In the rudest diet, and in the luxuries of the most refined table, the main cravings of animal nature are never lost sight of. Besides the first taste in the mouth, there is an after-taste of the digestive organs, which requires to be satisfied if we want to arrange a perfect diet. It is not necessary that a food should yield every kind of material which the body requires to nourish it, for then one sort of food might be sufficient for the wants of man. Each sort must fulfil one or more of the body's requirements, so that by a wise combination the whole of its wants may be supplied. It is also to be borne in mind that our nourishment is not only the solid food which we actually take into our stomachs, according to the popular idea on the subject, but comprises the water we drink and the air we breathe. But as these pages should treat simply of the nourishment for our bodies, which nourishment must needs be submitted to the action of fire, it is only with the cooking of food we have to deal.
In considering the question of the best and cheapest food, and the most wholesome mode of cooking it, we must keep steadily before us the principle, that it is not the quantity of food received into the human body which nourishes it, but the proportion which can be digested of such food. All else is sheer waste - an encumbrance worse than useless - whose presence clogs and throws out of gear the delicate mechanism appointed to deal with it.
It is generally agreed by scientific chemists, that in casting around for something like a form of food which could be taken as a type of all others, there is none so perfect as milk. During the period when the young of animals as well as of human beings are fed entirely on milk, they grow very rapidly in the size of every part of their bodies. From this we infer that milk must contain all the essentials which go to build up muscle, nerve, bone, and every other tissue. The first lesson we learn from taking milk as an example of perfect natural food, is that there should be a certain proportion of liquid mixed with the substances we consume as food, though, as the animal attains its full size and there is only waste to be made up, not growth to be provided for, the necessity for the liquid form of food diminishes.

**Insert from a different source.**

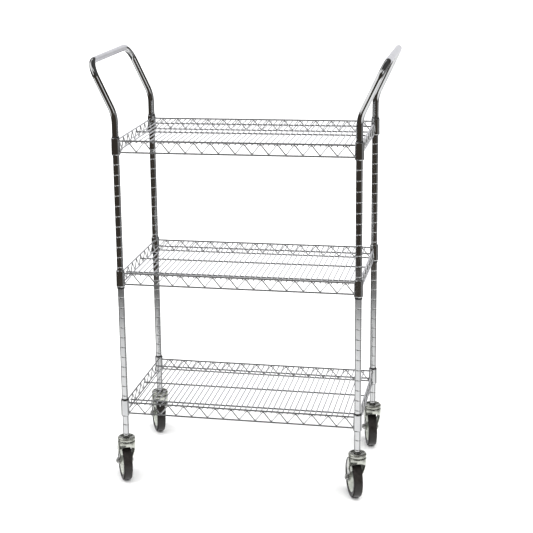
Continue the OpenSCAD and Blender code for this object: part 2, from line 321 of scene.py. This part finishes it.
# Radius and height of points round a collar's wall, from the rim wires' centre
COLLAR_PROFILE = [(0.0096, -0.0328), (0.0098, -0.0330), (0.0101, -0.0330), (0.0105, -0.0325),
                  (0.01076, -0.0319), (0.01079, -0.0314), (0.01078, -0.0304), (0.01042, 0.0062),
                  (0.01041, 0.0069), (0.0103, 0.0074), (0.0100, 0.0079), (0.0096, 0.0080),
                  (0.0094, 0.0080), (0.0092, 0.0077)]

for shelf in SHELVES:
    lift = Matrix.Translation((0, 0, rim_z(shelf)))
    for name, y in (("front", -HALF_Y), ("back", HALF_Y)):
        place = lift @ Matrix.Translation((0, y, 0))
        add_piece(f"{shelf}_shelf_{name}_truss", [moved(s, place) for s in truss(HALF_X)])
    for name, x in (("left", -HALF_X), ("right", HALF_X)):
        place = lift @ Matrix.Translation((x, 0, 0)) @ Matrix.Rotation(math.pi / 2, 4, "Z")
        add_piece(f"{shelf}_shelf_{name}_truss", [moved(s, place) for s in truss(HALF_Y)])
    add_piece(f"{shelf}_shelf_wire_mat", [moved(s, lift) for s in mat_and_rails()])
    add_piece(f"{shelf}_shelf_collars",
              [moved(lathe(COLLAR_PROFILE), lift @ Matrix.Translation((x, y, 0)))
               for x, y in product((-HALF_X, HALF_X), (-HALF_Y, HALF_Y))])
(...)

Of the flesh-forming substances contained in milk, caseine is the most important, and in the largest proportions ; therefore it is with milk in the form of cheese that it can best be dealt with as human food in this place. Now, there is a popular theory that cheese is unwholesome, and it certainly is an indigestible substance, but still it need only be avoided by those who suffer from weak digestions. The hardworking man who labours with his muscles in the open air, and whose stomach is in the best possible condition to digest his food, does wisely to spend, as he generally does, what little money he may possess in cheese, for cheese contains nearly twice the quantity of nutritive matter he would get in the same weight of cooked meat. Even with delicate feeders, a small quantity of cheese taken with other food facilitates digestion, for caseine is easily decomposed or put in a condition which causes other things to change. When, therefore, we eat a piece of cheese after a meal, it acts like yeast in bread, and starts a change in the food; for the chances are that the stomach in trying to digest the cheese will digest the rest of its contents at the same time. The mouldy cheese which some people's instinct leads them to prefer, acts more quickly in this way than fresh cheese. When cheese is spoken of as a nourishing article of food, especially to those who labour in the open air, it is only cheese in which the cream has not been previously separated from the milk, for the actual nutritive value will depend on the amount of butter material left in it. The cheap skim-milk cheeses of South Wales yield so little nourishment in this respect, that they are of but slight value as flesh-formers, whereas the rich cheeses from Cheddar, Stilton, and Ayrshire are not only infinitely cheaper than meat, but are also very nourishing.
It will perhaps only be necessary to take bread and beef as samples of food which contain in themselves every element required to build up the human frame, to repair the daily waste, and to preserve all the conditions of perfect health. The generality of mankind have found out the value of these substances for themselves without the aid of science ; but it may be as well to learn something about bread and beef, for the simple reason that as we cannot always, under all circumstances, make sure of having them as food, we may be able to select those substances which come nearest to them in nutritive value, if we understand the component parts which make them so important.